The city won the first round in U.S. District Court in Portland last year, when a judge ruled that South Portland had the right to enact the zoning, that it didn’t violate the Constitution and that it acted in keeping with the city’s comprehensive plan. The company filed a notice of intent to appeal the decision in November.

Last month, the city learned that the EPA filed a federal lawsuit and consent decree against Global Partners LP, a Fortune 500 company that operates a fuel storage facility on the banks of the Fore River.

The EPA charged Global with violating the federal Clean Air Act and its emissions license issued by the Maine Department of Environmental Protection. Global and Maine DEP officials dispute the EPA’s findings, but the lawsuit has called attention to a variety of pollution, odor, traffic and other community concerns related to more than 100 bulk oil storage tanks and other petroleum facilities in the city.

The city has hired a second set of lawyers to respond to the EPA lawsuit and consent decree. And after hearing unanimous calls for action at two recent public meetings on the issue, the city is developing plans to establish its own air-quality monitoring program.

“The situation with Global has emphasized that we really need to be doing it ourselves because we don’t want surprises,” said Morgan, South Portland’s mayor. “This is happening in our own backyards.”



Asked if South Portland’s environmental activism makes it the “greenest” city in Maine, Morgan declined to quantify what he said really cannot be measured.

Morgan noted that the city has been on a path to sustainability since 2007, the last time he was mayor, when the city signed onto the U.S. Mayors Climate Protection agreement, which set a goal to reduce carbon emissions below 1990 levels.

South Portland’s Municipal Climate Action Plan, adopted in 2014, called for city operations to reduce greenhouse gas emissions 17 percent by 2017, which the city exceeded by 6 percentage points in advance of the deadline.
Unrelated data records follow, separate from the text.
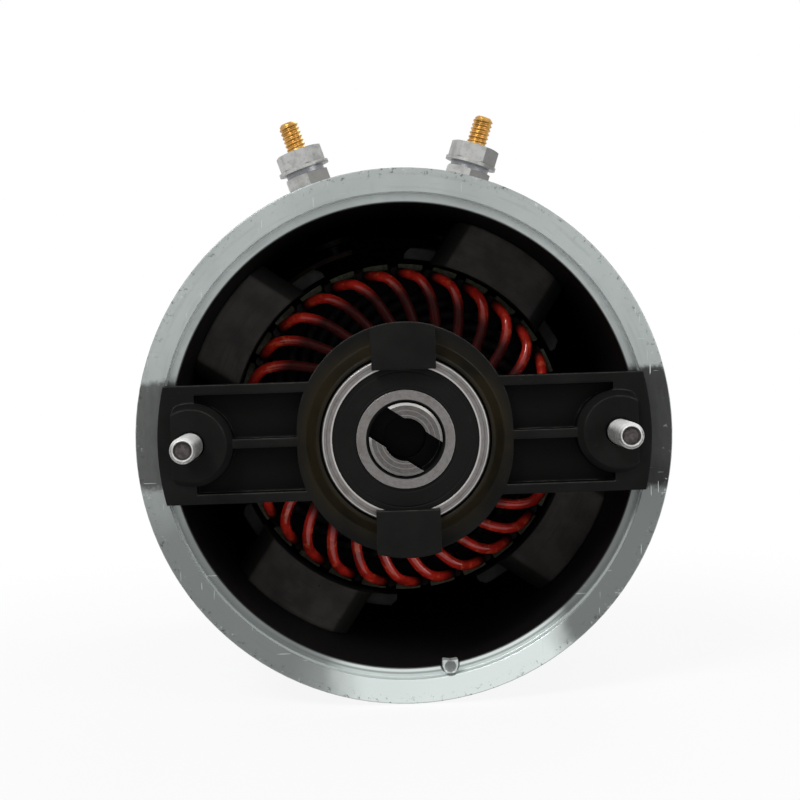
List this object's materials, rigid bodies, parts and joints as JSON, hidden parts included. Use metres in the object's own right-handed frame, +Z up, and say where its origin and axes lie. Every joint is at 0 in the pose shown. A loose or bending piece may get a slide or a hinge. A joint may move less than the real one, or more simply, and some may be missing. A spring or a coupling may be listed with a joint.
{
  "type": "open-frame direct current motor",
  "caption": "Cylindrical direct current motor with an open drive end: bearing bridge, slotted shaft, red armature winding, field coils and two terminal studs.",
  "frame": {"origin": "centre of the yoke's front mounting face, on the shaft axis", "axes": "-Y along the shaft out of the drive end, +Z up between the two terminals, +X to the right seen from the drive end"},
  "size_m": [0.127, 0.1875, 0.1529],
  "materials": {
    "yoke_zinc": "zinc plated, turned face",
    "bracket_black": "satin black coat on a casting",
    "cover_black": "satin black coat on a casting",
    "zinc": "bright zinc plate",
    "pole_iron": "dark varnish",
    "coil_wrap": "taped and dipped in black varnish",
    "copper": "bare copper",
    "brass": "rolled thread",
    "fibre": "moulded insulation",
    "bearing_steel": "ground",
    "ball_steel": "polished",
    "cage_steel": "pressed",
    "seal_rubber": "satin",
    "carbon": "pressed carbon and copper",
    "spring_steel": "drawn wire",
    "shaft_steel": "turned and ground",
    "core_steel": "varnished laminations",
    "end_fibre": "grey green fibre",
    "enamel_red": "glossy red enamel on copper wire",
    "band_resin": "glass band in resin",
    "commutator_copper": "turned copper",
    "commutator_resin": "moulded phenolic"
  },
  "bodies": {
    "frame": {"yoke_tube": "yoke_zinc", "front_bracket": "bracket_black", "rear_cover": "cover_black", "through_bolts": "zinc", "through_bolt_washers": "zinc", "pole_screws": "zinc", "coil_links": "copper", "terminal_stud_left": "brass", "terminal_stud_right": "brass", "terminal_insulators": "fibre", "terminal_base_washers": "zinc", "terminal_lower_nuts": "zinc", "terminal_flat_washers": "zinc", "terminal_spring_washers": "zinc", "terminal_upper_nuts": "zinc", "terminal_straps": "copper", "wave_washer": "spring_steel", "brush_plate": "fibre", "brush_plate_screws": "zinc", "brush_boxes": "brass", "brush_links": "copper", "brush_leads": "copper", "pole_shoe_1": "pole_iron", "field_coil_1": "coil_wrap", "brush_spring_1": "spring_steel", "pole_shoe_2": "pole_iron", "field_coil_2": "coil_wrap", "brush_spring_2": "spring_steel", "pole_shoe_3": "pole_iron", "field_coil_3": "coil_wrap", "brush_spring_3": "spring_steel", "pole_shoe_4": "pole_iron", "field_coil_4": "coil_wrap", "brush_spring_4": "spring_steel", "front_bearing_outer_ring": "bearing_steel", "front_bearing_seals": "seal_rubber", "rear_bearing_outer_ring": "bearing_steel", "rear_bearing_seals": "seal_rubber"},
    "rotor": {"shaft": "shaft_steel", "armature_core": "core_steel", "core_end_plates": "end_fibre", "armature_winding": "enamel_red", "winding_band": "band_resin", "commutator_bars": "commutator_copper", "commutator_hub": "commutator_resin", "shaft_spacer": "shaft_steel", "front_bearing_inner_ring": "bearing_steel", "rear_bearing_inner_ring": "bearing_steel"},
    "front_ball_set": {"front_bearing_balls": "ball_steel", "front_bearing_cage": "cage_steel"},
    "rear_ball_set": {"rear_bearing_balls": "ball_steel", "rear_bearing_cage": "cage_steel"},
    "brush_block_1": {"brush_1": "carbon"},
    "brush_block_2": {"brush_2": "carbon"},
    "brush_block_3": {"brush_3": "carbon"},
    "brush_block_4": {"brush_4": "carbon"}
  },
  "joints": [
    {"name": "rotor_spin", "type": "hinge", "parent": "frame", "child": "rotor", "pos_m": [0, 0, 0], "axis": [0, -1, 0], "continuous": true},
    {"name": "front_balls_roll", "type": "hinge", "parent": "frame", "child": "front_ball_set", "pos_m": [0, 0, 0], "axis": [0, -1, 0], "continuous": true},
    {"name": "rear_balls_roll", "type": "hinge", "parent": "frame", "child": "rear_ball_set", "pos_m": [0, 0, 0], "axis": [0, -1, 0], "continuous": true},
    {"name": "brush_1_slide", "type": "slide", "parent": "frame", "child": "brush_block_1", "axis": [0.5592, 0, 0.829], "range_m": [0, 0.004], "stiffness_N_per_m": 1000, "springref_m": -0.006, "deforming": ["brush_spring_1", "brush_leads"]},
    {"name": "brush_2_slide", "type": "slide", "parent": "frame", "child": "brush_block_2", "axis": [-0.829, 0, 0.5592], "range_m": [0, 0.004], "stiffness_N_per_m": 1000, "springref_m": -0.006, "deforming": ["brush_spring_2", "brush_leads"]},
    {"name": "brush_3_slide", "type": "slide", "parent": "frame", "child": "brush_block_3", "axis": [-0.5592, 0, -0.829], "range_m": [0, 0.004], "stiffness_N_per_m": 1000, "springref_m": -0.006, "deforming": ["brush_spring_3", "brush_leads"]},
    {"name": "brush_4_slide", "type": "slide", "parent": "frame", "child": "brush_block_4", "axis": [0.829, 0, -0.5592], "range_m": [0, 0.004], "stiffness_N_per_m": 1000, "springref_m": -0.006, "deforming": ["brush_spring_4", "brush_leads"]}
  ],
  "couplings": [
    {"joint": "front_balls_roll", "follows": "rotor_spin", "ratio": 0.38158},
    {"joint": "rear_balls_roll", "follows": "rotor_spin", "ratio": 0.36477}
  ]
}
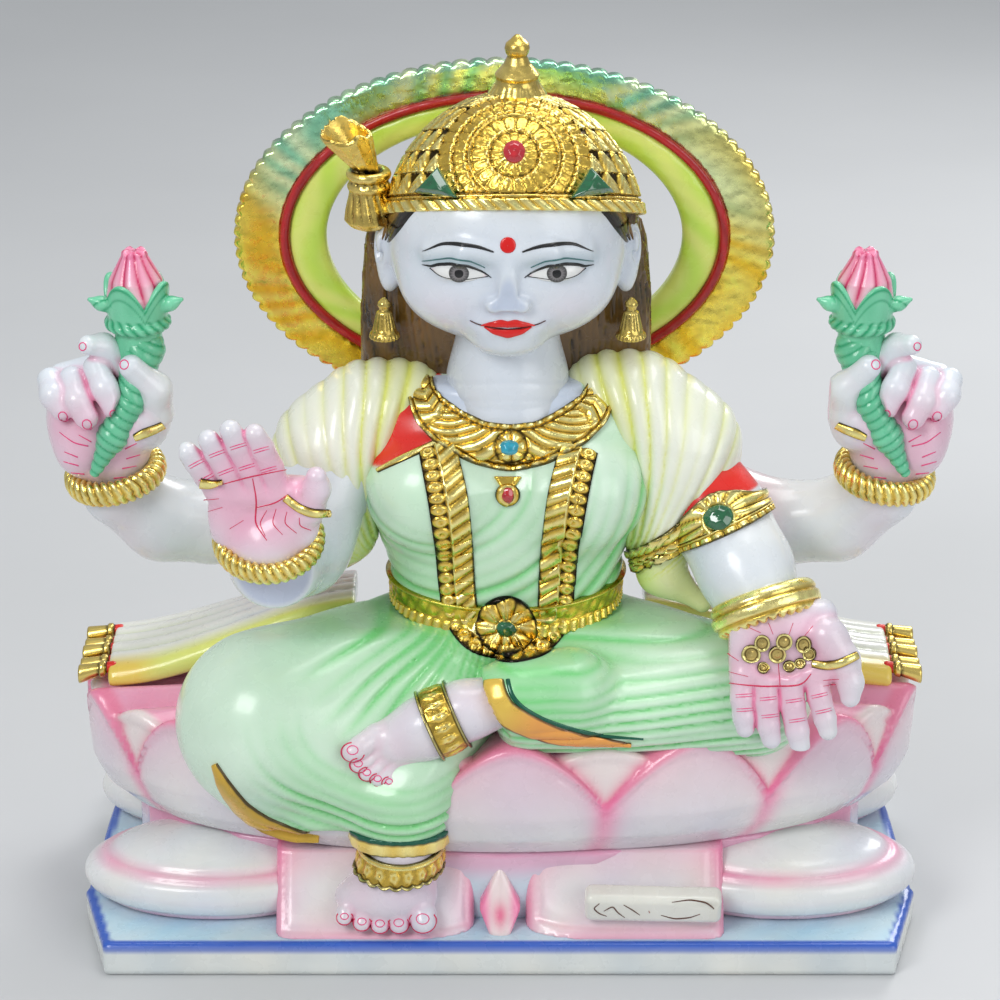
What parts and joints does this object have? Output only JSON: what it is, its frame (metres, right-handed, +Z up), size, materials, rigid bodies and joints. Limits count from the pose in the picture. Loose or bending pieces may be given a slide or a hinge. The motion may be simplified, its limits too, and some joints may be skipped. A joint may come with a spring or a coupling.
{
  "type": "seated goddess statue",
  "caption": "Painted and gilded marble statue of a four-armed goddess seated on a lotus throne, with lotus buds in the rear hands and an oval halo.",
  "frame": {"origin": "under the middle of the plinth, on the surface it stands on", "axes": "+Z up, the figure faces -Y, its own right hands are on -X"},
  "size_m": [0.6094, 0.276, 0.608],
  "materials": {
    "white_marble": "polished",
    "petal_white": "painted gloss",
    "skin": "polished",
    "mint_cloth": "painted satin",
    "white_cloth": "painted satin",
    "gold": "gilded",
    "dark_hair": "painted satin",
    "lime_band": "painted gloss",
    "red_line": "painted gloss",
    "steel_pin": "brushed",
    "bud_pink": "painted gloss",
    "leaf_green": "painted gloss",
    "red_glass": "cut stone",
    "green_glass": "cut stone",
    "blue_glass": "cut stone"
  },
  "bodies": {
    "root": {"belt": "gold", "belt_medallion": "gold", "blue_stone": "blue_glass", "collar_necklace": "gold", "collar_pendant": "gold", "crown": "gold", "crown_finial": "gold", "crown_plume": "gold", "earrings": "gold", "front_left_arm": "skin", "front_left_bangle": "gold", "front_left_hand": "skin", "front_right_arm": "skin", "front_right_bangle": "gold", "front_right_hand": "skin", "green_stones": "green_glass", "hair": "dark_hair", "halo_band": "lime_band", "halo_dowels": "steel_pin", "halo_line": "red_line", "halo_rim": "gold", "head": "skin", "hip_drape": "mint_cloth", "left_anklet": "gold", "left_armlet": "gold", "left_foot": "skin", "left_hem": "gold", "left_leg_drape": "mint_cloth", "left_shawl": "white_cloth", "left_shawl_end": "white_cloth", "left_tassels": "gold", "long_necklace": "gold", "lotus_buds": "bud_pink", "lotus_calyxes": "leaf_green", "lotus_stems": "leaf_green", "lower_broad_petals": "petal_white", "lower_core": "white_marble", "lower_corner_petals": "petal_white", "lower_petal_tips": "petal_white", "neck": "skin", "painted_block": "white_marble", "palm_coins": "gold", "plinth": "white_marble", "rear_left_arm": "skin", "rear_left_bangle": "gold", "rear_left_hand": "skin", "rear_right_arm": "skin", "rear_right_bangle": "gold", "rear_right_hand": "skin", "red_stones": "red_glass", "right_anklet": "gold", "right_foot": "skin", "right_hem": "gold", "right_leg_drape": "mint_cloth", "right_shawl": "white_cloth", "right_shawl_end": "white_cloth", "right_tassels": "gold", "throne_core": "white_marble", "throne_petals": "petal_white", "torso": "mint_cloth"}
  },
  "joints": []
}
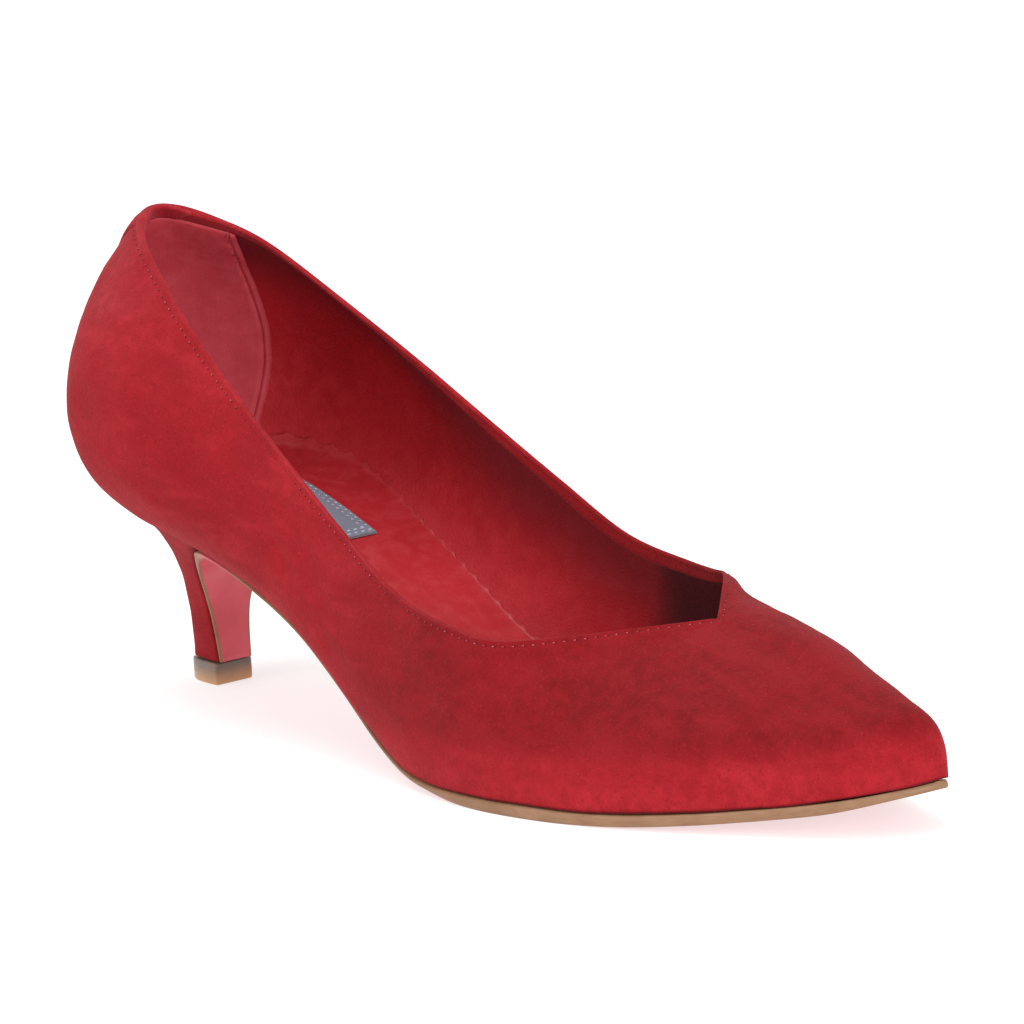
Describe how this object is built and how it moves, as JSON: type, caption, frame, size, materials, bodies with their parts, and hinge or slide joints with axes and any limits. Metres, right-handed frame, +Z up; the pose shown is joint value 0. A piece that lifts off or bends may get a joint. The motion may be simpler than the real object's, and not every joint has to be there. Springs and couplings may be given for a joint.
{
  "type": "kitten heel court shoe",
  "caption": "Right court shoe in suede with a pointed toe, a V-shaped throat, a thin leather outsole and a low slim covered heel.",
  "frame": {"origin": "on the floor under the middle of the shoe's bounding box", "axes": "+X towards the toe, +Y towards the inner side of this right shoe, +Z up from the floor"},
  "size_m": [0.2608, 0.0754, 0.1022],
  "materials": {
    "suede": "matte napped suede",
    "sole_leather": "burnished cut edge",
    "top_piece": "satin translucent",
    "insole_board": "matte",
    "sock_leather": "smooth satin",
    "lining_leather": "smooth matte",
    "label_fabric": "woven matte"
  },
  "bodies": {
    "root": {"upper": "suede", "heel": "suede", "back_tab": "suede", "outsole": "sole_leather", "top_piece": "top_piece", "insole": "insole_board", "sock": "sock_leather", "heel_grip": "lining_leather", "sock_label": "label_fabric"}
  },
  "joints": []
}
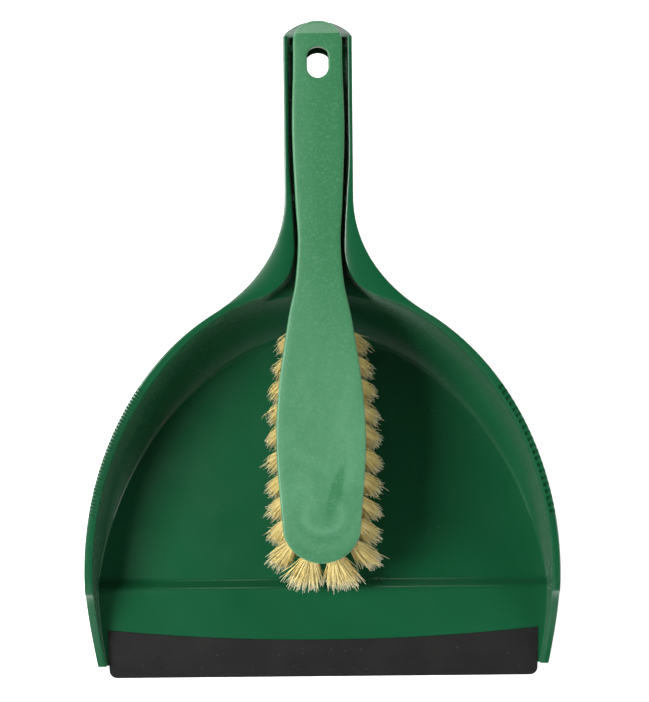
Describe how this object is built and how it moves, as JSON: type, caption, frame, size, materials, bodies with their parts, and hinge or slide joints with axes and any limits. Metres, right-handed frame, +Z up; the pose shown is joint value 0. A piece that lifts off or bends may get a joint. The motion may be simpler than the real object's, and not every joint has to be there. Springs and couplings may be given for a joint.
{
  "type": "dust pan and brush set",
  "caption": "Moulded dust pan with a rubber front lip and a hollow channel handle, holding a hand brush with fibre tufts.",
  "frame": {"origin": "centre of the overall box, on the surface that the pan stands on", "axes": "+Y along the handles, away from the rubber lip; +Z up; +X to the right when looking along +Y"},
  "size_m": [0.245, 0.3392, 0.0644],
  "materials": {
    "pan_plastic": "moulded polypropylene, satin gloss",
    "lip_rubber": "matt moulded rubber",
    "brush_plastic": "structural foam polypropylene with a faint swirl",
    "tuft_fibre": "flagged plant fibre",
    "staple_steel": "plain flat wire"
  },
  "bodies": {
    "pan": {"pan_shell": "pan_plastic", "rubber_lip": "lip_rubber"},
    "brush": {"brush_block": "brush_plastic", "tuft_anchors": "staple_steel", "tuft_01": "tuft_fibre", "tuft_02": "tuft_fibre", "tuft_03": "tuft_fibre", "tuft_04": "tuft_fibre", "tuft_05": "tuft_fibre", "tuft_06": "tuft_fibre", "tuft_07": "tuft_fibre", "tuft_08": "tuft_fibre", "tuft_09": "tuft_fibre", "tuft_10": "tuft_fibre", "tuft_11": "tuft_fibre", "tuft_12": "tuft_fibre", "tuft_13": "tuft_fibre", "tuft_14": "tuft_fibre", "tuft_15": "tuft_fibre", "tuft_16": "tuft_fibre", "tuft_17": "tuft_fibre", "tuft_18": "tuft_fibre", "tuft_19": "tuft_fibre", "tuft_20": "tuft_fibre", "tuft_21": "tuft_fibre", "tuft_22": "tuft_fibre", "tuft_23": "tuft_fibre", "tuft_24": "tuft_fibre", "tuft_25": "tuft_fibre", "tuft_26": "tuft_fibre", "tuft_27": "tuft_fibre", "tuft_28": "tuft_fibre", "tuft_29": "tuft_fibre", "tuft_30": "tuft_fibre", "tuft_31": "tuft_fibre", "tuft_32": "tuft_fibre", "tuft_33": "tuft_fibre", "tuft_34": "tuft_fibre", "tuft_35": "tuft_fibre", "tuft_36": "tuft_fibre", "tuft_37": "tuft_fibre", "tuft_38": "tuft_fibre", "tuft_39": "tuft_fibre"}
  },
  "joints": [
    {"name": "brush_lift", "type": "slide", "parent": "pan", "child": "brush", "axis": [0, 0, 1], "range_m": [0, 0.12]}
  ]
}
Now, the city aims to use 100 percent clean renewable energy for municipal operations by 2040, and to reduce greenhouse gas emissions 80 percent citywide by 2050 through increased efficiency, conservation and renewable energy initiatives.

Another citywide goal is to increase South Portland’s recycling rate from about 29 percent to 40 percent by 2020 through a campaign to encourage purposeful buying, reuse, recycling and composting.


With the statewide municipal coalition, Rosenbach is promoting the following legislative initiatives:

• Revise net metering rules so municipal solar arrays can exceed the current 660-kilowatt size limit and have more than nine off-site meters or users, among other changes.

• Update Maine’s Uniform Building and Energy Code so cities and towns can develop so-called stretch codes, which phase in stricter requirements for energy-efficient construction.

• Improve access to energy-use data from utility companies for municipalities that have adopted so-called benchmarking ordinances, including Portland and South Portland. This would allow them to more easily monitor energy consumption in large buildings and provide incentives for business owners to make energy-efficient renovations.


Not everyone likes what South Portland is doing. Online comments on news stories indicate that some people see the city’s fight against the pipeline and its effort to curb petroleum pollution as foolish, anti-business and wasting tax dollars.

Some business owners said they opposed benchmarking because they don’t want to share their energy information or be forced to upgrade their buildings. Some homeowners said they don’t want the city telling them what chemicals they can use in their yards.

Morgan and Rosenbach are convinced by the turnout at public meetings and the feedback they get on the street that the vast majority of residents support the city’s efforts. A local citizens group, Protect South Portland, actively campaigns for various sustainability initiatives and its members have contributed a significant amount of money to fight the pipeline lawsuit.

“(Opposition is) a realistic part of change,” Rosenbach said. “I totally understand people have their own perspectives. But I think most people want to live in a sustainable community. So I try to approach my job in a practical way. I try to meet people where they are and move them forward.”